Even though I am writing on this blog, I don’t believe that they will read it. Instead, I hope to one day talk to them and share this with them, but I don’t believe that I am ready for that yet. I think that that day will come if I eventually find a girlfriend or boyfriend and am in a stable relationship with that person.
Now for the other point: my Catholic faith. The Catholic Church accepts people of all races, genders, sexual orientations, beliefs, and creeds. The difference is that the Church accepts homosexuals but does not condone homosexual behavior. Homosexual desire in itself is not inherently sinful, rather the acting upon those desires is what comprises the sin. It is also written that homosexual behavior will deprive one of heaven: “Do you not know that the wicked will not inherit the kingdom of God? Do not be deceived: Neither the sexually immoral nor idolaters nor adulterers nor male prostitutes nor homosexual offenders nor thieves nor the greedy nor drunkards nor slanderers nor swindlers will inherit the kingdom of God” (1 Cor. 6:9–10, NIV).
The Church has called upon those who have homosexual desires to live a life of chastity. It is a hard life, but it is the life that we are called to lead. A lot of gay Catholics have called this the cross that they have to bear throughout life. However, the words chastity and celibacy are often confused. As James Martin S.J. writes, “chastity refers to the proper and loving use of our sexuality, something that everyone is called to. Jesuit professor of moral theology Vincent J. Genovesi writes in his In Pursuit of Love that the outward signs of our sexuality should be “under the control of love, with tenderness and full awareness of the other.” In other words this stands for “‘honesty in sex,’ where our physical relationships ‘truthfully express’ the level of personal commitment we have with the other. In other words, the goal of chastity is receiving and giving love.” (James Martin S.J.) Celibacy is the abstaining from marriage and sex, which is one of the vows that a priest takes.

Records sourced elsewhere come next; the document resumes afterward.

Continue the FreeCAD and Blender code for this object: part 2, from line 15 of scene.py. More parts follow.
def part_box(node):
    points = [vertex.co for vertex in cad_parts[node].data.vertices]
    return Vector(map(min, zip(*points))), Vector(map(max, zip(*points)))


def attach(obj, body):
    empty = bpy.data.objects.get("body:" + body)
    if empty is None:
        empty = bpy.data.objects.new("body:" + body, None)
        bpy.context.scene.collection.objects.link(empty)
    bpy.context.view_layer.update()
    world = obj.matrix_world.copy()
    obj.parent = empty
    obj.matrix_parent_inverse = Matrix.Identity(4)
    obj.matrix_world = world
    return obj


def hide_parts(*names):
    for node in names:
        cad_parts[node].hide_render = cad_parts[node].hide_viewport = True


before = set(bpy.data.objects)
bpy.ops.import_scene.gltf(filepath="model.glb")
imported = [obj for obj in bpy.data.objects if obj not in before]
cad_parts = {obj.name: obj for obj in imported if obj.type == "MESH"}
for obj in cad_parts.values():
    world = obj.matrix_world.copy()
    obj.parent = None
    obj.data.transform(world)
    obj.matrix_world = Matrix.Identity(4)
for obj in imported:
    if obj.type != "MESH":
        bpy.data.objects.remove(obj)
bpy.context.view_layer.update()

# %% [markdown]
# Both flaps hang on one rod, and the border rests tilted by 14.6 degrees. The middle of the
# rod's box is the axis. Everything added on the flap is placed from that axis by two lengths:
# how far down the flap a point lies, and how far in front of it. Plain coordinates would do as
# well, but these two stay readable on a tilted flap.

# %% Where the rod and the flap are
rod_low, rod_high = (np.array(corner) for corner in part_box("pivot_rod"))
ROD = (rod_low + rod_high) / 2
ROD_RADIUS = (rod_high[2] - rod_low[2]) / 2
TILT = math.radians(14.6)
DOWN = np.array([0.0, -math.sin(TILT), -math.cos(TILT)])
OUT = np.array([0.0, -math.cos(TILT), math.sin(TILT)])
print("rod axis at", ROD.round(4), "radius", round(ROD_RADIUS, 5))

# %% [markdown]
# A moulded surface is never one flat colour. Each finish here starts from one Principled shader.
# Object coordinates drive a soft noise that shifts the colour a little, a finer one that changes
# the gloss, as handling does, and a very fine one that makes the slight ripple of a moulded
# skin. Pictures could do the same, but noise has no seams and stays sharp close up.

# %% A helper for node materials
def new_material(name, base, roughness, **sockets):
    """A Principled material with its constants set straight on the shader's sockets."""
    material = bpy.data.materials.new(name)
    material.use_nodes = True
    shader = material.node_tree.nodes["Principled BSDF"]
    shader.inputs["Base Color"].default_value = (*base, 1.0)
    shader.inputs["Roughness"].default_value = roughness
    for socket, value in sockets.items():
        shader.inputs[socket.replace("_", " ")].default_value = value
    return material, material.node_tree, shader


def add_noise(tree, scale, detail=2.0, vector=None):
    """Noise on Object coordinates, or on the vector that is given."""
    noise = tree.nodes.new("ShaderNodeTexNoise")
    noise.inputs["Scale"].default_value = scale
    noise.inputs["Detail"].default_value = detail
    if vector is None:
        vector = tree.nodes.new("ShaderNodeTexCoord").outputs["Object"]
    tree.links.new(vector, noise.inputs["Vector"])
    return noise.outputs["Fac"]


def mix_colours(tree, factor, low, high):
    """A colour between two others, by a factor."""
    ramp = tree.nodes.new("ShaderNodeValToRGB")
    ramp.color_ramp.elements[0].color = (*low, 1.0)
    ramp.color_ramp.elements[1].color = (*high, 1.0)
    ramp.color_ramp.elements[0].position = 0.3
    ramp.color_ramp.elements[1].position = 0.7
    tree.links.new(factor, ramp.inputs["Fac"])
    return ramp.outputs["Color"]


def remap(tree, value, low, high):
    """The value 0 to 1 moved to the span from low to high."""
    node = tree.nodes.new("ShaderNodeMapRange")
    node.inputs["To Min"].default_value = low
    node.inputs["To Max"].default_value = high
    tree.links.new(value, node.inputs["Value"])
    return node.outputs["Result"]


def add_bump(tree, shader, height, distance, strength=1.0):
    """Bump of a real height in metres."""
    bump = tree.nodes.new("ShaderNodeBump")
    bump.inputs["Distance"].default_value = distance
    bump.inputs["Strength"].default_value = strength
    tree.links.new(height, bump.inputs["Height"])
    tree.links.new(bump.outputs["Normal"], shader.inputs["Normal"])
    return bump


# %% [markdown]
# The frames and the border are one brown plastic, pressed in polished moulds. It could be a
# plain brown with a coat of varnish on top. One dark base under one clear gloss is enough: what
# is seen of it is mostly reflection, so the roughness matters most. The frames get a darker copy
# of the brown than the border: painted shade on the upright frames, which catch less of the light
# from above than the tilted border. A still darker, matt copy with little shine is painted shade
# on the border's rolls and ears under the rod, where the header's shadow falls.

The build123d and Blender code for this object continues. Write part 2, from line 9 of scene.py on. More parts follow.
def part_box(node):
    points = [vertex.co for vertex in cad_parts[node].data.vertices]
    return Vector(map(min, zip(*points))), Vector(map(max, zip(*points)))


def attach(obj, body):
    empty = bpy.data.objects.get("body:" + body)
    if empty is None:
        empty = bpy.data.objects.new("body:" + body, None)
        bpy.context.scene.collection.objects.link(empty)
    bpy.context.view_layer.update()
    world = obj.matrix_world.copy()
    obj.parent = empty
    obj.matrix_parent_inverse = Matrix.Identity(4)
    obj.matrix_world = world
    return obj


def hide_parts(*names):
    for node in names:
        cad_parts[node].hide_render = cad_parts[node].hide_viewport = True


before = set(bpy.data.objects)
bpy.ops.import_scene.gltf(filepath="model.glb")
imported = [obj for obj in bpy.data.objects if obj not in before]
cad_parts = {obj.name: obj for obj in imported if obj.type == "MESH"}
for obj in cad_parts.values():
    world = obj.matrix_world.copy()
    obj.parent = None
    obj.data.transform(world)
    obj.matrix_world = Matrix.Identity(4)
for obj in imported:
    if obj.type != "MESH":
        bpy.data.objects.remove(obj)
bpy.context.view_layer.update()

I have long since tried to understand the issue on both sides. I feel as if everyone has a right to be happy, and that includes the right to marry the person whom one is in love with. Then I remember that the institution of Marriage, another Sacrament otherwise known as Matrimony, is the physical and spiritual union between man and woman. Others respond with arguments against same-sex unions. There are even arguments against live-in couples who have not been married yet. The same definitely also applies for same-sex couples who also live together, which is also a big no no. In Pope John Paul II’s lectures from 1979-1984, he discussed the Theology of the Body. The core principles were that love is free, total, faithful, and true.
Same-sex unions are morally incorrect, because they are not fruitful. Catholics believe that the institution of marriage was created by God and cannot be changed. It is believed that unlike same-sex unions and marriages, two men or women cannot fully give of one’s whole entire self to the other in conjugal love and sex that in its very essence is a renewal of the vows celebrated during marriage. It is not simply the fruit of childbirth, because this consummation can still morally happen between a man and woman who is infertile. Furthermore, it is stated that men were created to be men and women were created to be women and that both sexes had very special places in the world and the Church for them. Man and women physically, spiritually, and so innately complement each other in ways that two guys can’t. That is the reason why same-sex unions are morally incorrect.
Whoah, so this post has definitely been a mouthful, and as you can see I am very invested in my sexuality and my faith, both of which are essentially intertwined. I had been struggling with these arguments, because I just didn’t believe in them. The words sounded pretty, and it sounded like good rhetoric, but in my heart of hearts I honestly could not say that they rang true even after praying about it. I started to ask about whether or not two people of the same sex could possibly and morally, under the Church’s teachings, live together in a civil union. But then we would have the problem of have cohabitation before marriage, which in the case of the same-sex couple, is wrong. Urgh, why did it have to be so hard.
I was talking with my friend whom I consider to be my spiritual adviser of sorts, and we usually go to a different cafe or coffeehouse every Tuesday morning to talk about life and whatever comes to mind. After I shared with him my story and my concerns, he asked me a very direct question: “Have you ever felt that your bisexuality is a cross that you have to bear as your burden through life?” I thought about it for a while, then responded that it wasn’t. Rather I saw my sexuality as a gift that was given to me and something that gave me joy and made me want to share with the rest of the world because that was part (a small part) of what made me Marvin. I loved many things in life: riding bicycles, a good rugby tackle, acing an engineering exam/project, singing with my a cappella group, cooking for friends, fixing up the apartment, working with my bare hands, hanging out with my friends and family, and my sexuality was a small part of who I was and I did not see it in any way shape or form as a burden any more than my ability to make people laugh and smile.
After reflecting on the events that transpired during my last post, I have decided that I was done trying to find loopholes through the rules and regulations and instead wanted to find out what God really wanted of me. It is a growing process, and I want to know which of my thoughts and actions gives me joy. This will no doubt ostracize me from some of my Catholic friends and the Church, but I will still keep my faith. However, I do believe in gay relationships and unions. I tend to think that sometimes the arguments for or against unions and marriages are just a matter of semantics. I think that if God calls me for something else, then that something else is what I should follow regardless of any strict set of rules and regulations. It is sad, because as of right now if I were to die then I would be going to hell since I have not been to Confession for a few months now and have sinned several times since then. Will I still hookup? Probably. Yet, I still love my faith and God, and I am still searching for many different things and people; it will be a lifelong affair but one that I am more than willing to take.
This has probably been one of the most meaningful posts that I have written thus far, and it is very fitting that it is my 100th post. I’m sure that very few people who actually know me will read it, but I don’t mind because I have finally gotten my thoughts out to the world and they represent me so very clearly and possibly even better than even a conversation with me might yield.